December 6, 2006, Wednesday - 8PM
40 Frames - 425 SE 3rd #400

MASS FOR THE DAKOTA SIOUX
(1964, 20 mins)
Dedicated by Baillie to "the religious people who were destroyed by the civilization which evolved the Mass."

VALENTINE DE LA SIERRAS
(1964, 10 mins)
The song of revolutionary hero, Valentin, sung by Jose Santollo Nasido en Santa Cruz de la Soledad; Chapala, Jalisco, Mexico.

QUIXOTE
(1965, 45 mins)
"A one-year journey through the land of incessant progress, researching those sources which have given rise twenty years later to the essential question of survival."

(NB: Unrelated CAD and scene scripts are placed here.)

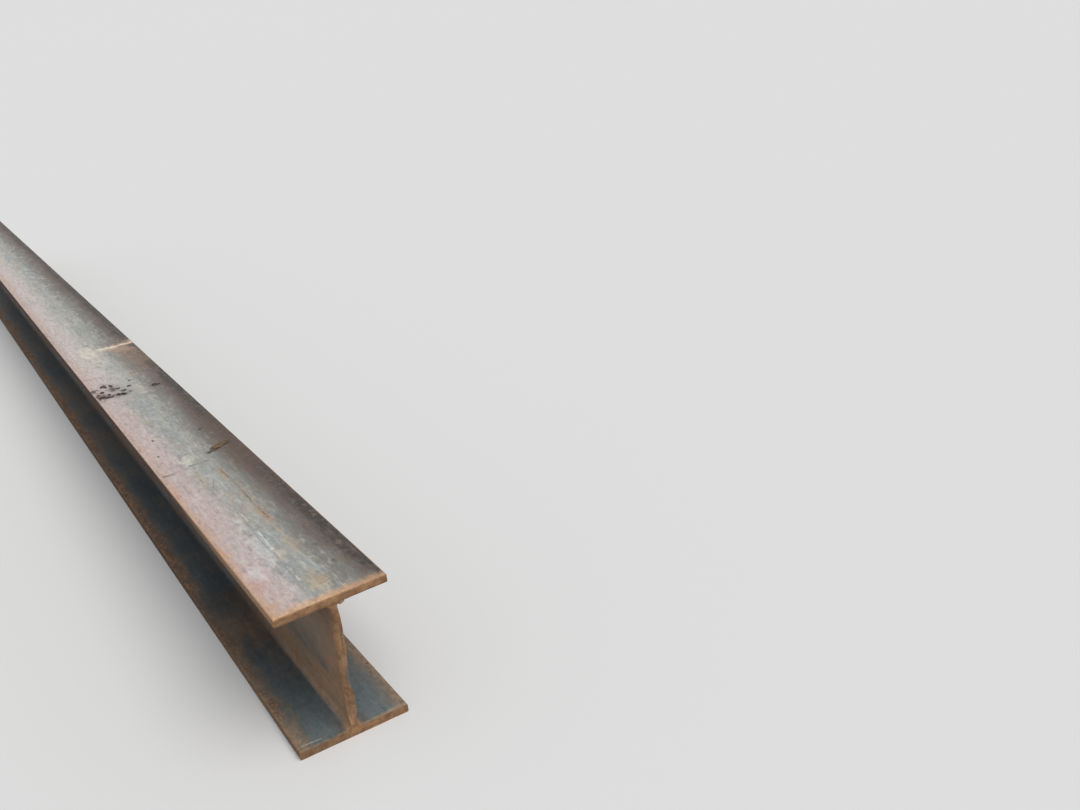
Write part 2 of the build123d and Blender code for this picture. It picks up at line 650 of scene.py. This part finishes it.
def make_top_finish():
    """The upper face: mill scale gone blue-grey and mauve in the sun, with rusty margins; the right margin
    also carries painted shade.
    """
    material, nodes, shader, place = new_finish("weathered_top")
    x, y, _ = nodes.parts(place)
    along = half_length - x
    wander = nodes.streaks(x * 1.9, y * 8.0, 0.0, 5.0, 0.65) - 0.5
    across = y + wander * 0.06
    grain = nodes.streaks(x * 9.0, y * 80.0, 0.0, 4.0, 0.65)
    cloud = nodes.streaks(x * 3.0, y * 14.0, 4.0, 5.0, 0.6, 0.3)
    ochre = nodes.streaks(x * 6.0, y * 20.0, 12.0, 5.0, 0.65)
    blotch = nodes.streaks(x * 14.0, y * 30.0, 8.0, 6.0, 0.66)
    mottle = nodes.streaks(x * 42.0, y * 54.0, 3.0, 5.0, 0.68)
    speckle = nodes.noise(place, 230.0, 4.0, 0.72)
    scuff = nodes.streaks(x * 42.0, y * 115.0, 6.0, 3.0, 0.75)
    ragged = blotch - 0.5
    fringe = ragged + 0.8 * (mottle - 0.5)
    # Where the face is bleached pale; it falls away towards the right edge, which keeps the painted shade
    # there dark
    bleached_outside_shade = nodes.rise(across + fringe * 0.05, 0.09, 0.02, 0.1, 1.0)

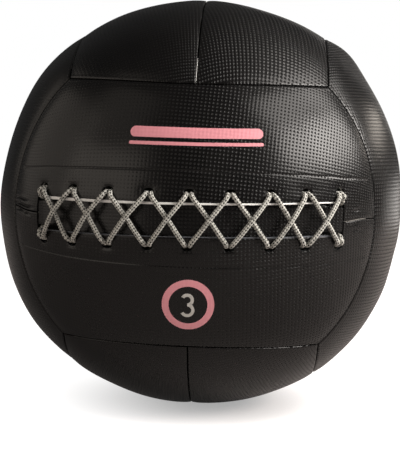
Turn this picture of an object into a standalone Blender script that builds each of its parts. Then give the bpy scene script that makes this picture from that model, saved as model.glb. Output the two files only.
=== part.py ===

December 7, 2006, Thursday - 7PM
Whitsell Auditorium - 1219 SW Park Avenue

ALL MY LIFE
(1966, 3 mins)
"Caspar, California, old fence with red roses."

QUICK BILLY
(1967, 60 mins)
"The experience of transformation between life and death, death and birth, or rebirth in four reels."

ROSLYN ROMANCE
(1974, 17 mins)
"The work seems to be a sort of manual, concerning all the stuff of the cycle of life, from the most detailed mundanery to. . .God knows."